President Reuven Rivlin also spoke with Mansour on Saturday.
"It was important for me to talk to you following the emotional turmoil you have experienced," he told the ambassador. "I read the things you wrote, and one cannot remain indifferent to them."
Rivlin said, "I don't want to get into the details of what happened, and I understand that all of the relevant parties are working on investigating the subject. What is nevertheless important is what you feel, and if you felt that hurt, then it needs to be addressed."
"It is important to me that you know that your long years of diplomatic work are appreciated and important for us as a country, and I am confident you will continue on your path. Our alliance with the Druze community is a covenant of life and not a blood pact. We need to make sure that we are deserving of it every single day, every single hour, and not just in periods of crisis and combat," Rivlin said.
The Israel Airports Authority issued a statement saying, "The security check at Ben-Gurion International Airport is [performed] without regard to religion, race or gender, and in an equitable manner. When you meet over 25 million passengers a year, there are those who will choose to be offended by an encounter with a security guard that is doing her job. Even before the debriefing, and from reading the post, there was nothing improper in the way the security guard did her job. Like your friends and family, my best friends are buried in a military cemetery. I suggest that next time, the ambassador tells his daughter that the security guards do everything in their power to protect her and the country."

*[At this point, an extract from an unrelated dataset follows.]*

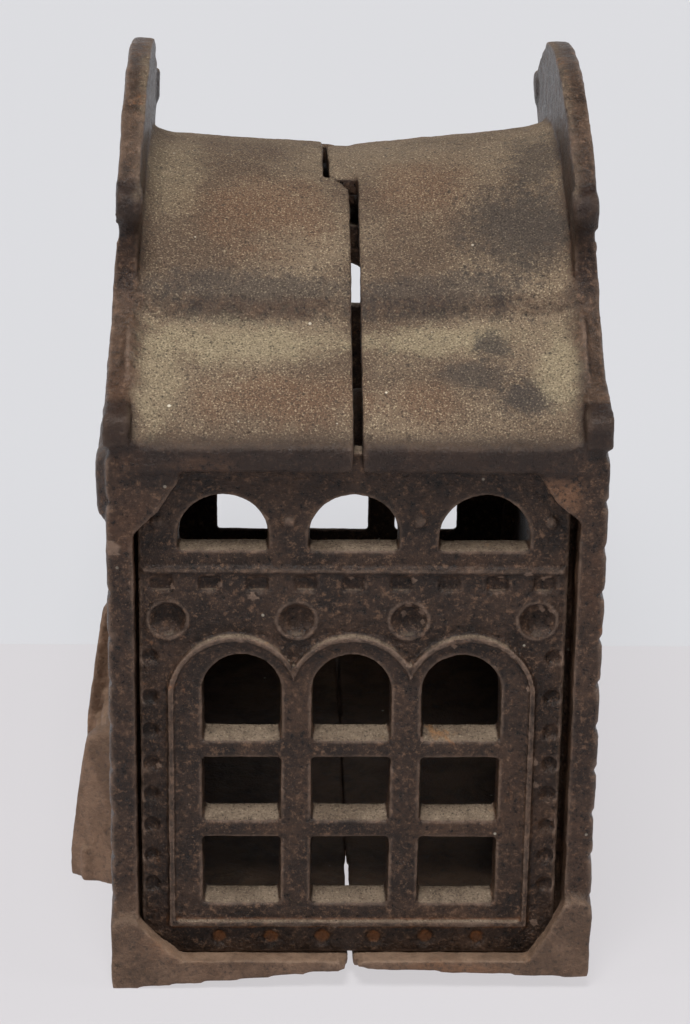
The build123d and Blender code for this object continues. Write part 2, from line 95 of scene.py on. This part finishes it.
# ---- camera ----

LENS = 72.66                            # mm, for a picture 24 mm high
YAW, PITCH, ROLL = 1.46, 22.38, 0.81    # degrees: to the right, down, and about the line of sight
CAMERA_LEFT = 10.6 * MM                 # from the middle
CAMERA_BACK = 354 * MM                  # from the near end
CAMERA_HEIGHT = 213.9 * MM


def make_camera():
    """Stands in front of the near end and a little to its left, looking down on the roof."""
    data = bpy.data.cameras.new("camera")
    data.sensor_fit = "VERTICAL"
    data.sensor_height = 24.0
    data.lens = LENS
    data.clip_start = 0.01
    data.clip_end = 20.0
    camera = bpy.data.objects.new("camera", data)
    scene.collection.objects.link(camera)
    yaw, pitch, roll = math.radians(YAW), math.radians(PITCH), math.radians(ROLL)
    turn = (Matrix.Rotation(-yaw, 4, "Z") @ Matrix.Rotation(math.pi / 2 - pitch, 4, "X")
            @ Matrix.Rotation(roll, 4, "Z"))
    place = Matrix.Translation((MIDDLE_X - CAMERA_LEFT, NEAR_Y - CAMERA_BACK, CAMERA_HEIGHT))
    camera.matrix_world = place @ turn
    scene.camera = camera


# ---- shader building ----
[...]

Following the ambassador's post, Channel 12 News anchorman Shibel Karmi Mansour, also a member of Israel's Druze community, was asked whether he had ever personally experienced discrimination at Ben-Gurion Airport.
"Yes," Mansour replied, saying, "The decision-makers need to make a decision. As a citizen of the state, I don't need to take this. Either you screen everyone in a similar way as they do in the United States, or you don't."
Israel is home to approximately 140,000 Druze, a secretive sect that splintered off from Shiite Islam in the Middle Ages. Members of the Druze community take great pride in being fiercely loyal to the state of Israel and routinely serve in the military and the Israel Police. Currently, the highest-ranking Druze officer in the IDF is Maj. Gen. Kamil Abu Rokon, the coordinator of government activities in the territories.
Still, the members of the Druze community have felt alienated since Netanyahu's government passed a controversial nation-state law in 2018 that emphasized Israel's Jewish character.